Playwright Steve Waters works like an oceanographer. He can plunge into any habitat on earth and emerge with a perfect snapshot of the monsters he has seen. He takes us to Limehouse in 1981, where a new movement (informally dubbed ‘the Centre Party’) is being forged by four disaffected Labour politicians. Anyone who recalls the feverish birth of the SDP will find this show captivating. The Gang of Four, as they were known, are already being manipulated by David Owen when they arrive at his home to plot the revolt against their party and its new leader, the sweet but unelectable brainbox Michael Foot.

The rebels find that their invitations have been staggered, at hourly intervals, so that Owen can work on them separately. Two issues haunt the meeting: will they attract enough defectors from the Labour backbenches? And which of the four will lead? Shirley Williams is the prime candidate, a female antidote to Margaret Thatcher, with cabinet experience and popular support across the country. Debra Gillett plays her as a genial fusspot, articulate but unimaginative, serviceable in opposition but with little talent for leadership. She entirely lacks the steel required of a commander. Bill Rogers comes across as an affable bag-carrier with the moral weight of a shuttlecock. David Owen is the most complex figure. An impatient pragmatist with no natural affiliation to the Labour party, he joined the movement because, as a doctor, he considered socialism the swiftest cure for avoidable evils. His claim for the captaincy is persuasive. He has youth on his side, and film-star looks and experience in high office, but his temperament is wrong. He’s secretive, conspiratorial and quarrelsome. In private he comes across as arrogant, emotionally cold and prone to eruptions of bad temper.
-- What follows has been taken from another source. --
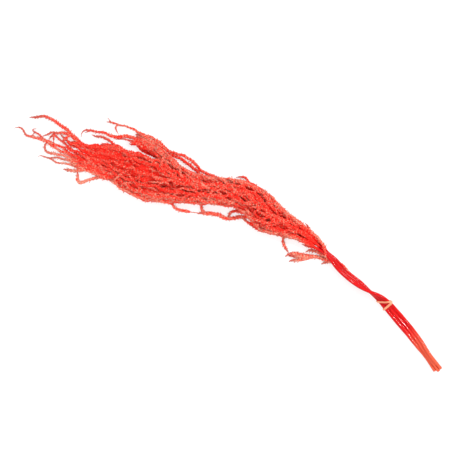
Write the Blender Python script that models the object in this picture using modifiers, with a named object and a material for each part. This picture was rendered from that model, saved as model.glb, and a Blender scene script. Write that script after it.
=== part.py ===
"""Bunch of three dried hanging amaranth stems with their seed heads, tied with a rubber band.

Metres, +Z up. The bunch lies on a table at z = 0. X runs along it from the tassel tips at -X to
the cut stem ends at +X, Y runs across it, and the origin is below the middle of the bunch.
Each plant is one solid: a stem that thins out into the axis of its head, and long tassels that
leave the axis, draw level with each other and run out to the tips. Florets stand on a tassel as
knobs, three to a ring, each ring turned half a step against the last.
"""

import math
import random

import bmesh
import bpy
import numpy as np

# Units and origin. The tables below are in millimetres. Along counts from the tassel tips to
# the cut ends, across from the side where the cut ends lie, up from the table.
MM = 0.001
ORIGIN_ALONG = 351.5
ORIGIN_ACROSS = 40.0
SEED = 11

# Stems
STEM_SIDES_RESOLUTION = 2
STEM_STEP = 14.5
STEM_RADII = ((700, 2.15), (600, 2.3), (480, 2.1), (440, 1.8), (380, 1.5), (300, 1.2), (240, 0.8))
STEM_CUTS = {"lower": 698.5, "middle": 700.0, "upper": 697.0}
STEM_PLACES = {"lower": 1, "middle": 0, "upper": -1}
STEM_END = 262.0
STEM_TILT = math.pi / 8
RIBBON_POINTS = 36
# A stem lies a little lower than its own radius, which presses its underside flat.
STEM_PRESS = 0.9

# The three stems lie side by side like a ribbon that turns over: along, middle across, turn in
# degrees, spacing of the stems.
RIBBON = (
    (700, 1.0, 22, 4.6),
    (675, 12.2, 52, 4.9),
    (650, 23.4, 15, 5.1),
    (635, 29.6, 2, 5.3),
    (618, 35.6, 0, 5.5),
    (600, 42.0, 8, 5.2),
    (588, 46.0, 24, 5.0),
    (575, 49.0, 52, 5.0),
    (560, 50.0, 88, 5.1),
    (540, 51.8, 128, 5.2),
    (520, 54.4, 134, 5.1),
    (502, 59.0, 138, 5.0),
    (490, 63.2, 128, 5.0),
    (480, 65.8, 114, 5.0),
)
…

What wasn’t realised at the time is that the other three thought him as trustworthy as a scorpion.

The star of this show is Roger Allam, whose Roy Jenkins is a study in pampered vanity. I marvelled at every detail. The task of turning Allam’s full head of hair into Woy’s unavailing struggle to conceal his baldness is managed brilliantly. Woy’s hairless and freckled scalp deserves a prize of its own. And Allam suggests a certain knowingness about Woy’s refusal to enunciate ‘r’ in the conventional fashion. His preference for words like ‘ridicule’, ‘rancorousness’, and indeed ‘preference’, may have been deliberate. And because Woy wears his sophistication very heavily one loves him for it. When he lobbies to be offered a mid-morning glass of claret he says, with innocent subtlety, ‘I am replete with caffeinated refreshment.’ That line exquisitely captures Woy’s carefully orchestrated erudition and his civilised hankering for the bottle.

I spotted a few errors. Owen’s landline has an American ringtone. The characters are too confident that the next election will come in 1983. Parliamentary terms were not fixed until 2010. Back in 1981 it seemed perfectly likely that a Tory coup against Mrs Thatcher would bring Whitelaw, Pym or Prior into power. Or even Heath who, until the Falklands war, seriously believed a comeback was possible. The final error is that the play is too short. Barely a couple of hours. I wanted four.